(Rows from a 3D modeling dataset)
___

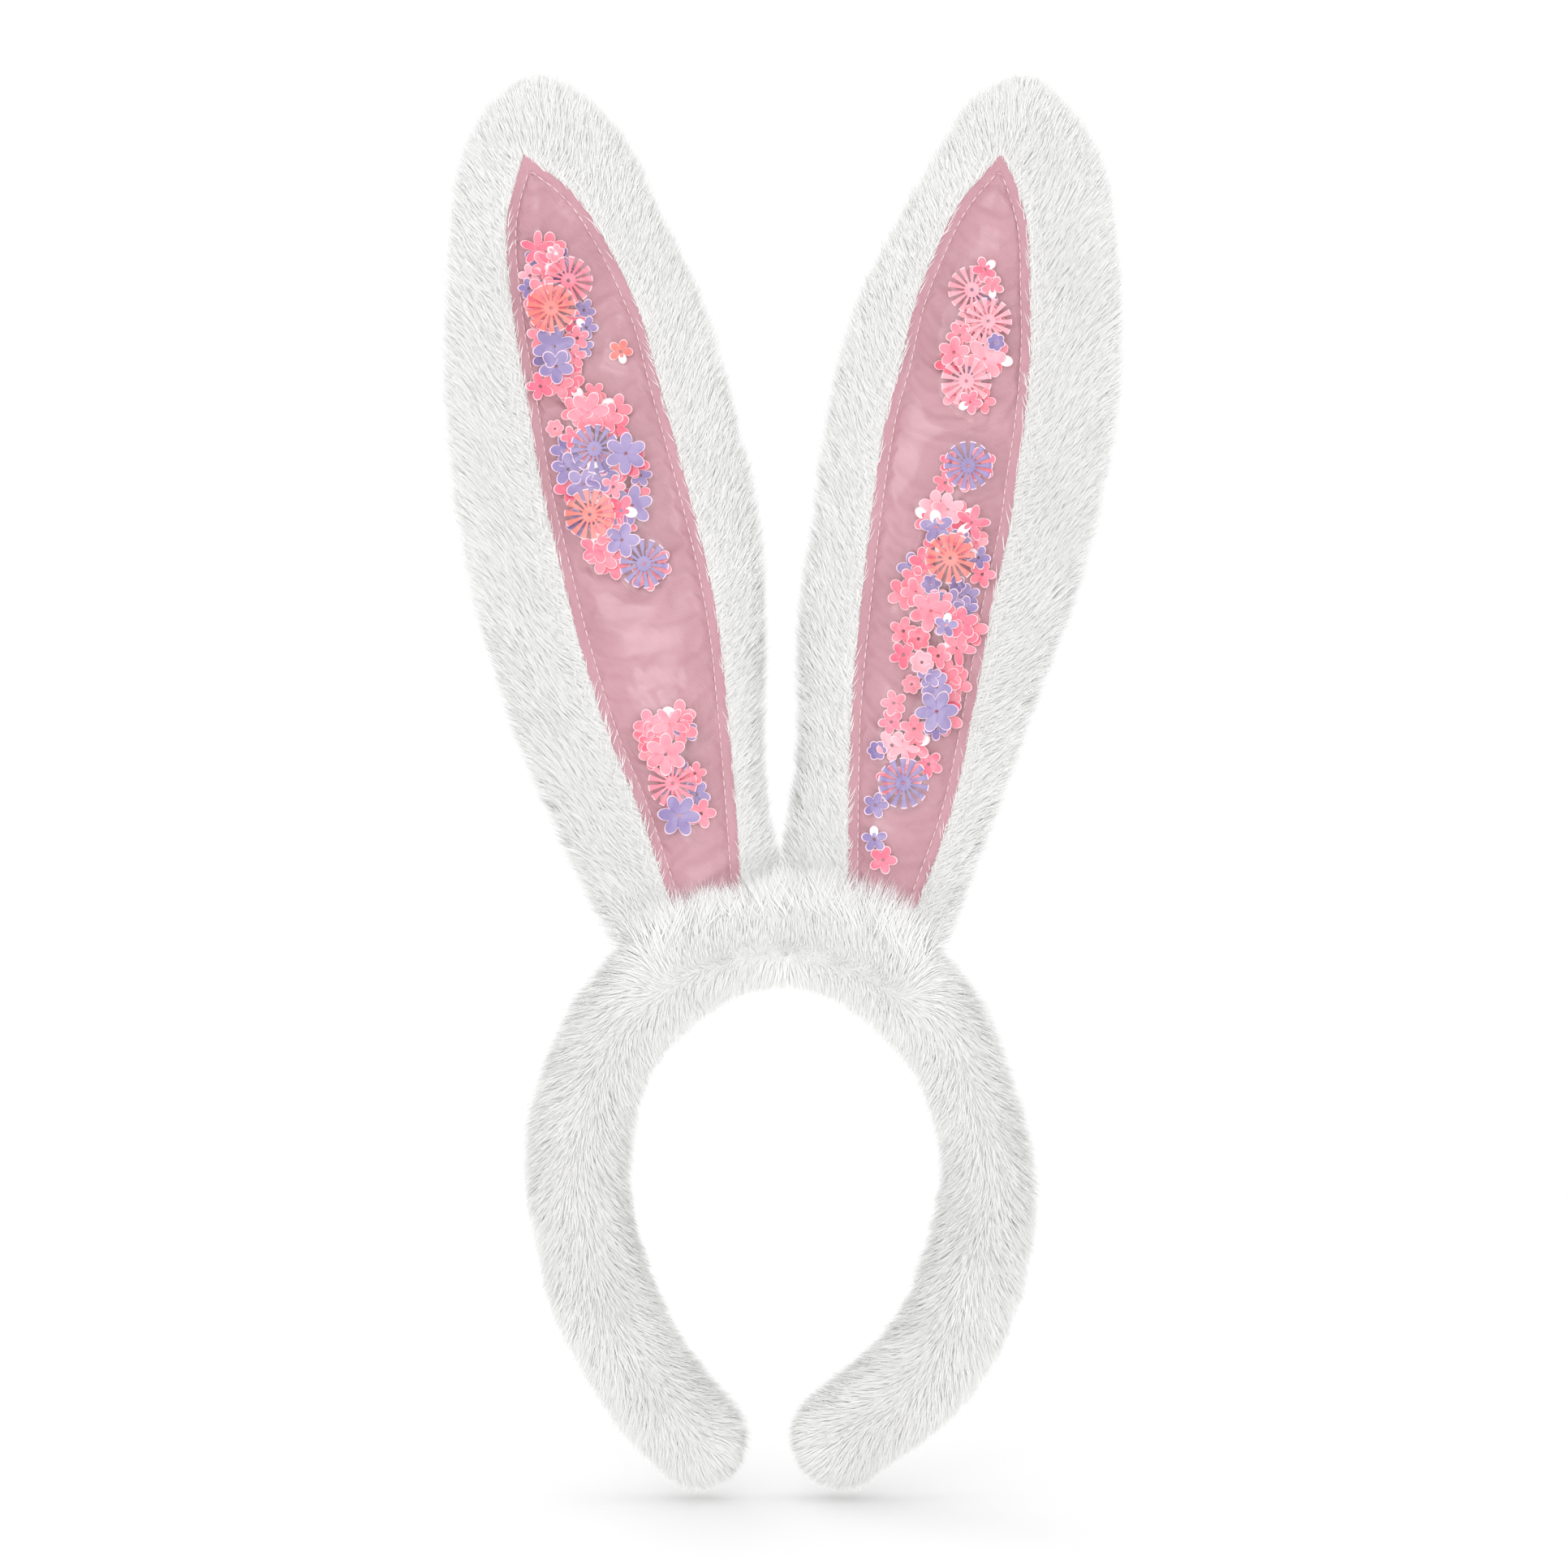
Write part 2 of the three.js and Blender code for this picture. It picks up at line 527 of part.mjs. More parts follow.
function buildEar(ear, key) {
  const group = new THREE.Group();
  group.position.set(ear.baseX, 0, EAR_BASE_Z);
  group.rotation.y = ear.side * EAR_LEAN;
  headband.add(group);

  const outline = earOutline(ear);
  const recess = slab(satinOutline(ear, -SATIN_RECESS_MARGIN),
    [FRONT_PLUSH[0] - SATIN_RECESS_DEPTH, FRONT_PLUSH[1] - 1]);
  addHalves(group, 'plush_back', ear, key, slab(outline, BACK_PLUSH), BACK_PLUSH,
    BASE_STEP.plush, PLUSH);
  addHalves(group, 'batting', ear, key, slab(earOutline(ear, BATTING_INSET), BATTING), BATTING,
    BASE_STEP.batting, WADDING);
  addHalves(group, 'plush_front', ear, key, slab(outline, FRONT_PLUSH).subtract(recess),
    FRONT_PLUSH, BASE_STEP.plush, PLUSH);
  addHalves(group, 'satin', ear, key, slab(satinOutline(ear), SATIN), FRONT_PLUSH,
    BASE_STEP.satin, SATIN_PINK);
  const dome = slab(satinOutline(ear, DOME_INSET), FILM_DOME)
    .intersect(aboveBase(ear, BASE_STEP.dome));
  const pocket = slab(satinOutline(ear, DOME_INSET + FILM_WALL),
    [FILM_DOME[0] + 1, FILM_DOME[1] + FILM_WALL])
    .intersect(aboveBase(ear, BASE_STEP.dome + FILM_WALL));
  const window = slab(satinOutline(ear, FILM_INSET), FILM_EDGE).add(dome).subtract(pocket);
  addHalves(group, 'window', ear, key, window, FRONT_PLUSH, BASE_STEP.film, FILM);
  addHalves(group, 'topstitch', ear, key, stitchRow(ear, BASE_STEP.stitch), FRONT_PLUSH,
    BASE_STEP.stitch, THREAD);
  addWire(group, ear, key);
  addSequins(group, ear, key);
  addFoot(ear, key);
}

buildHoop();
for (const [key, ear] of Object.entries(EARS)) buildEar(ear, key);

export default headband;
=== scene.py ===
"""Looks of the rabbit-ear headband: plush with real pile, satin panels, loose sequins, windows."""
import json
import math

import bpy
import numpy as np
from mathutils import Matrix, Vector
from mathutils.bvhtree import BVHTree


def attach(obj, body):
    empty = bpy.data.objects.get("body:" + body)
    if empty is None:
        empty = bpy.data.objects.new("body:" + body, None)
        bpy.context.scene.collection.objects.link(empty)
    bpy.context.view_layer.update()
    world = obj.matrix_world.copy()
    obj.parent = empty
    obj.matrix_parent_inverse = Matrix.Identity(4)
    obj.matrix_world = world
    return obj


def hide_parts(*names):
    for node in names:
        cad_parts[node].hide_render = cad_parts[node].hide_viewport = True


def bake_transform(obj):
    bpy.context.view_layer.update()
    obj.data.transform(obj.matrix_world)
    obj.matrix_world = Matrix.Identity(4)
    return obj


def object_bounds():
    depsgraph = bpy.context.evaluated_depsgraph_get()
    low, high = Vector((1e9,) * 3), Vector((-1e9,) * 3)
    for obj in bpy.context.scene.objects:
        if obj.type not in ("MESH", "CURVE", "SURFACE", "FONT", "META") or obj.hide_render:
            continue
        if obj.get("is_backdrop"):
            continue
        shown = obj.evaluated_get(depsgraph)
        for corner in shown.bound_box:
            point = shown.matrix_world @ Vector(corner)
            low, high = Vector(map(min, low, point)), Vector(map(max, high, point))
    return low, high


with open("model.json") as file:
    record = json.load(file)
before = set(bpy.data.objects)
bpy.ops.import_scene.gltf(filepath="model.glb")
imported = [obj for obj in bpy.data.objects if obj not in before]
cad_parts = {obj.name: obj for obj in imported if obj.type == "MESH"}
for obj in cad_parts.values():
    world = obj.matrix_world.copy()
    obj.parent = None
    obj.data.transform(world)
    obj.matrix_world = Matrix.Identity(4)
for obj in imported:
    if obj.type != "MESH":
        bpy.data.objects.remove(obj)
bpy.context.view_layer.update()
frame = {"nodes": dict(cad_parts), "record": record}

MM = 0.001
rng = np.random.default_rng(20731)

# ---- Camera and stage: the photograph's level view of the front ----
VIEW_WIDTH = 0.483  # width seen at the object, metres
VIEW_CENTRE = (0.00025, 0.0622)  # x and z of the middle of the view
LENS = 100
SENSOR = 36
FLOOR_GAP = 0.0005  # between the pile at the hoop's tips and the floor
FLOOR_RADIUS = 1.1
FLOOR_SIDES = 96
ROOM_LIGHT = 0.86
BACKDROP_LIGHT = 1.02
# Place, target, size and power of each soft box.
SOFT_BOXES = {
    "front_softbox": ((-0.25, -1.45, 0.4), (0, 0, 0.02), 0.9, 5.1),
    "side_softbox": ((1.1, -0.9, 0.1), (0, 0, 0.05), 0.5, 0.8),
    "top_softbox": ((0, 0.35, 1.3), (0, 0, 0), 1.4, 0.8),
    "low_reflector": ((0, -0.85, -0.11), (0, 0, 0.02), 0.55, 1.9),
    "back_softbox": ((-0.5, 1.3, 0.6), (0, 0, 0.08), 0.9, 3),
}


def make_camera():
    camera = bpy.data.objects.new("camera", bpy.data.cameras.new("camera"))
    bpy.context.scene.collection.objects.link(camera)
    camera.data.lens = LENS
    camera.data.sensor_width = SENSOR
    distance = VIEW_WIDTH * LENS / SENSOR
    camera.location = (VIEW_CENTRE[0], -distance, VIEW_CENTRE[1])
    camera.rotation_euler = (math.pi / 2, 0, 0)
    bpy.context.scene.camera = camera


def area_light(name, place, target, size, power):
    light = bpy.data.objects.new(name, bpy.data.lights.new(name, "AREA"))
    bpy.context.scene.collection.objects.link(light)
    light.data.size = size
    light.data.energy = power
    light.location = place
    light.rotation_euler = (Vector(target) - Vector(place)).to_track_quat("-Z", "Y").to_euler()


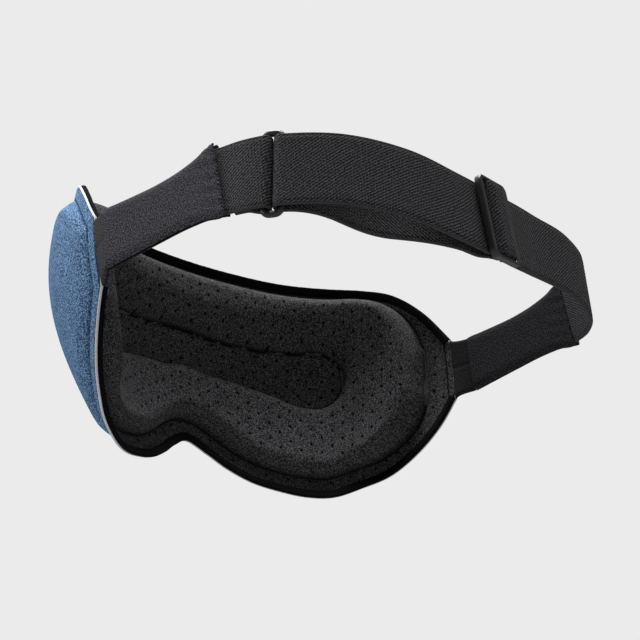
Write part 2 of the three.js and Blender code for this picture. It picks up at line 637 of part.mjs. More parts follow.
const materials = {};
function finish(slot, color, roughness, metalness = 0) {
  materials[slot] = new THREE.MeshStandardMaterial({ name: slot, color, roughness, metalness });
}
finish('blue_fabric', 0x546e8d, 0.95);
finish('grey_piping', 0xb8bcc0, 0.5);
finish('black_binding', 0x151516, 0.8);
finish('perforated_lining', 0x2e2e30, 0.95);
finish('foam', 0x3a3a3c, 1);
finish('moulded_shell', 0x2b2c2e, 0.6);
finish('wing_fabric', 0x343439, 0.95);
finish('webbing', 0x29292c, 0.9);
finish('black_plastic', 0x1b1b1c, 0.4);
finish('button_plastic', 0x26303c, 0.5);
finish('circuit_board', 0x1f4a35, 0.5);
finish('steel', 0xb4b6b8, 0.3, 1);
finish('battery_foil', 0xa8adb3, 0.4, 0.6);
finish('lead_sheath', 0x5a2424, 0.6);
finish('light_lens', 0xe6ebee, 0.3);

const eyeMask = new THREE.Group();
function part(name, slot, geometry) {
  const mesh = new THREE.Mesh(fromManifold(manifold(geometry)), materials[slot].clone());
  mesh.name = name;
  eyeMask.add(mesh);
}

// Mask
part('front_cover', 'blue_fabric', frontCover());
part('front_shell', 'moulded_shell', frontShell());
const trayLayer = layer(COVER_INSET, COARSE.slice(2, -2), trayFront, trayBack, TEMPLE_REACH);
part('back_tray', 'moulded_shell', trayLayer);
part('contour_pad', 'foam', layer(RIM_INSET, FINE.slice(3, -2), padFront, padBack, TEMPLE_REACH));
part('lining', 'perforated_lining', layer(RIM_INSET, FINE, liningFront, liningBack));
part('upper_binding', 'black_binding', alongEdge(upperEdge, BINDING));
part('lower_binding', 'black_binding', alongEdge(lowerEdge, BINDING));
part('edge_piping', 'grey_piping', alongEdge([...lowerEdge, ...upperEdge], PIPING, true));

// Power and vibration
part('control_board', 'circuit_board', box(BOARD.width, BOARD.back - BOARD.front, BOARD.high - BOARD.low, 0,
  (BOARD.front + BOARD.back) / 2, (BOARD.low + BOARD.high) / 2));
part('button_switch', 'black_plastic', box(SWITCH.side, SWITCH.height - GAP, SWITCH.side, 0,
  BOARD.front - SWITCH.height / 2 - GAP / 2, BUTTON_Z));
part('button_cap', 'button_plastic', buttonCap());
part('button_bezel', 'black_plastic', buttonBezel());
part('indicator_light', 'light_lens', turned([[0, frontY - 0.2], [0.8, frontY - 0.2], [1.2, frontY + 0.1],
  [1.2, BOARD.front - GAP], [0, BOARD.front - GAP]], 16).translate(0, 0, LIGHT_Z));
part('charge_socket', 'steel', chargeSocket());
part('socket_trim', 'black_plastic', socketTrim());
const cell = new THREE.BoxGeometry(BATTERY.length, BATTERY.height, BATTERY.thick);
part('battery_cell', 'battery_foil', onMask(cell, BATTERY.s, BATTERY.z, BATTERY.depth));
const boardSide = BOARD.width / 2 + 0.6;
part('battery_lead', 'lead_sheath', lead([[boardSide, 13, -2.4], [18.5, 13, -3], [21.5, 14, -3.6]]));
for (const [name, side] of [['left', 1], ['right', -1]]) {
  const disc = new THREE.CylinderGeometry(MOTOR.radius, MOTOR.radius, MOTOR.thick, 24).rotateX(Math.PI / 2);
  part(`${name}_motor`, 'steel', onMask(disc, side * MOTOR.s, MOTOR.z, MOTOR.depth));
  const route = [[boardSide, 31, -2.4], [24, 31.5, -2.2], [40, 31, -2], [55, 28, -2], [63, 21, -2.2],
    [MOTOR.s - MOTOR.radius - 0.8, MOTOR.z, -2.5]];
  part(`${name}_motor_lead`, 'lead_sheath', lead(route.map(([s, z, d]) => [side * s, z, d])));
}

// Wings and their hinge panels
for (const [name, side] of [['left', 1], ['right', -1]]) {
  const outside = WING_CORE / 2 + GAP + WING_FACE;
  part(`${name}_hinge_panel`, 'wing_fabric', hingePanel(side));
  part(`${name}_wing_outer_face`, 'wing_fabric', wing(side, outside, WING_FACE, 0));
  part(`${name}_wing_foam`, 'foam', wing(side, WING_CORE / 2, WING_CORE, 1));
  part(`${name}_wing_inner_face`, 'wing_fabric', wing(side, -WING_CORE / 2 - GAP, WING_FACE, 0));
}

// Strap
part('left_elastic', 'webbing', leftElastic());
part('strap_ring', 'black_plastic', strapRing());
part('doubled_webbing', 'webbing', doubledWebbing());
part('slider_weave', 'webbing', sliderWeave());
part('sewn_loop', 'webbing', sewnLoop());
part('strap_slider', 'black_plastic', strapSlider());
part('right_run', 'webbing', rightRun());

export default eyeMask;
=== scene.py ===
"""Sleep eye mask: the fabric, padding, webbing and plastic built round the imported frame.

Lengths are in millimetres until a mesh is made. The front of the mask faces -Y and the wearer's left is +X.
On the mask, s runs along its curve from the nose, z is up and d is square to it, towards the face.
"""
import math

import bmesh
import bpy
import numpy as np
from mathutils import Matrix, Vector


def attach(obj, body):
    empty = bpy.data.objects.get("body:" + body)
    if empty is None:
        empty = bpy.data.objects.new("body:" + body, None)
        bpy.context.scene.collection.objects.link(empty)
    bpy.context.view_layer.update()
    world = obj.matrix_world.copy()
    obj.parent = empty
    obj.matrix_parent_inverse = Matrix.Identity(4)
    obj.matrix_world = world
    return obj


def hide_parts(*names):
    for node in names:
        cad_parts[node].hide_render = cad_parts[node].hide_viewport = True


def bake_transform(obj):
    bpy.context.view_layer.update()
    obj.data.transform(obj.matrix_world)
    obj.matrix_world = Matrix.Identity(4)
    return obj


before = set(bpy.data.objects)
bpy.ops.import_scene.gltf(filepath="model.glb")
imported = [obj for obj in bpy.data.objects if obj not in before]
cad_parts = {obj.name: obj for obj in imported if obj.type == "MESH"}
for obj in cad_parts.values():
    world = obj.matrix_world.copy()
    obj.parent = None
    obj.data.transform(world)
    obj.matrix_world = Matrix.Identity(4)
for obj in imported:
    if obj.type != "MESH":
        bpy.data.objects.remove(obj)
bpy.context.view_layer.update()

MM = 0.001

# Shape of the mask, as in the CAD model
HALF_ARC = 118
BEND = (1.04, 0.47)
LEAN = (-4.11, 10.3, 1.1)
LEAN_SPAN = 50
TOP_EDGE = [(0, 50.8), (25, 50), (50, 47.5), (70, 45.1), (85, 42.3), (97, 37.6), (108, 27.6), (118, 12.8)]
BOTTOM_EDGE = [(0, -25.4), (8, -29.3), (16, -34.8), (26, -39.9), (38, -43.3), (50, -45.8), (62, -46.2),
               (75, -42.9), (88, -39.1), (100, -31.6), (110, -22.7), (118, -12.8)]
DOME = [(0, 12.5), (40, 12), (60, 10.2), (70, 8.6), (80, 6.6), (95, 4.2), (108, 2.8), (118, 2)]
RECESS_TOP = [(0, 22.4), (20, 20.6), (40, 19.2), (60, 18.2)]
RECESS_BOTTOM = [(0, 6.8), (10, 4.9), (20, 4.1), (30, 2.3), (40, -0.5), (50, -4.6), (60, -6.5)]
RECESS_END = (58.5, 6.4)
RECESS_RADIUS = 12.6
RIM_FRONT = 0.9
RIM_BACK = 1.0
PAD_END = 106.5  # the pad stops here, along the mask, with this much rounding
END_ROUNDING = 12
LAYER = 0.8  # thickness of the cover, of the lining and of the wings' faces
# Where a change over a distance is given, it is (from, distance)
SIDES = (25, 30)  # along the mask, from the nose to its sides
SEAM_INSET = (4.3, 5.6)  # of the cover's sewn line from the outline, by the nose and at the sides
FLANGE = (4, 5.5)  # width round the dome, by the nose and at the sides
LOW_DOME = (3.4, -44, 70)  # height of the dome's foot, and its change to full height
FOOT = (5.4, 9.3)  # inset of the pad's foot, at the top and at the bottom
FOOT_SIDE = (104, 20)  # the bottom comes 1 mm nearer to the outline about here, over this width
FOOT_BLEND = (18, 36)
PAD_HEIGHT = 8.6
BROW = (3.4, 31, 9)  # rise of the brow roll, its z and its width
TEMPLE = (5.4, 62, 32)  # rise of the temples, and its change
PAD_RISE = (6.5, 10, 76, 26)  # width of the pad's round side, at the front and at the temples
RECESS_WALL = (6, 8.5, 8, 8)  # width of the recess's wall, low and high
RECESS_FLOOR = 2.2
WING_START = np.array((86, 73.8))
WING_END = np.array((81.5, 126))
END_SKEW = 0.1
WING_TOP = [(0, 10.8), (0.15, 9.9), (0.45, 8.2), (0.62, 7.9), (0.74, 8.2), (0.84, 8.9), (0.92, 10.1), (1, 11)]
WING_BOTTOM = [(0, -11.2), (0.2, -11.5), (0.45, -12), (0.62, -12.4), (0.74, -13), (0.84, -13.8), (0.92, -15.2),
               (1, -16.2)]
STRAP = [(81.5, 126, -3.1), (79, 136, -4.6), (73.9, 145, -5.7), (60, 158, -7.5), (42, 166.4, -10.5),
         (22.4, 169.5, -13.9), (3, 166.6, -12.7), (-15.7, 160.1, -8), (-34.4, 154, -3.6), (-54, 150.4, -2.6),
         (-71.4, 143.5, -3.4), (-77.8, 136, -3.6), (-81.5, 126, -3.1)]
WEB_WIDTH = 25
WEB_THICK = 1.3
GAP = 0.3
RING_AT = 18
RING_PITCH = 2.85
BAR_RADIUS = 1.1
SLIDER_AT = 98.5
SLIDER_ENDS = (-8.2, 9.5)
SLOT_ENDS = (-6.4, 6.3)
SLOT_HALF = 12.9
RAIL = 1.3
SLIDER_THICK = 2.4
MIDDLE_RADIUS = 0.8
MIDDLE_DROP = 1.2
BUTTON_Z = 22
BUTTON_RADIUS = 6.5
BEZEL_RADIUS = 8.2
LIGHT_Z = 34.2
LIGHT_RADIUS = 1.2
PORT_Z = 44.8
PORT_HALF = (2.8, 1.7)  # half the straight part of the charging port, and the radius of its ends
PORT_TRIM = 1.9  # the hole in the cover is this much larger, for the trim
PORT_TILT = math.radians(25)
PORT_DEPTH = 7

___

Extract the lines from the line with "buildHoop();" to the line with "depsgraph = bpy.context.evaluated_depsgraph_get()", inclusive, reproducing them exactly and leaving out every other line.

buildHoop();
for (const [key, ear] of Object.entries(EARS)) buildEar(ear, key);

export default headband;
=== scene.py ===
"""Looks of the rabbit-ear headband: plush with real pile, satin panels, loose sequins, windows."""
import json
import math

import bpy
import numpy as np
from mathutils import Matrix, Vector
from mathutils.bvhtree import BVHTree


def attach(obj, body):
    empty = bpy.data.objects.get("body:" + body)
    if empty is None:
        empty = bpy.data.objects.new("body:" + body, None)
        bpy.context.scene.collection.objects.link(empty)
    bpy.context.view_layer.update()
    world = obj.matrix_world.copy()
    obj.parent = empty
    obj.matrix_parent_inverse = Matrix.Identity(4)
    obj.matrix_world = world
    return obj


def hide_parts(*names):
    for node in names:
        cad_parts[node].hide_render = cad_parts[node].hide_viewport = True


def bake_transform(obj):
    bpy.context.view_layer.update()
    obj.data.transform(obj.matrix_world)
    obj.matrix_world = Matrix.Identity(4)
    return obj


def object_bounds():
    depsgraph = bpy.context.evaluated_depsgraph_get()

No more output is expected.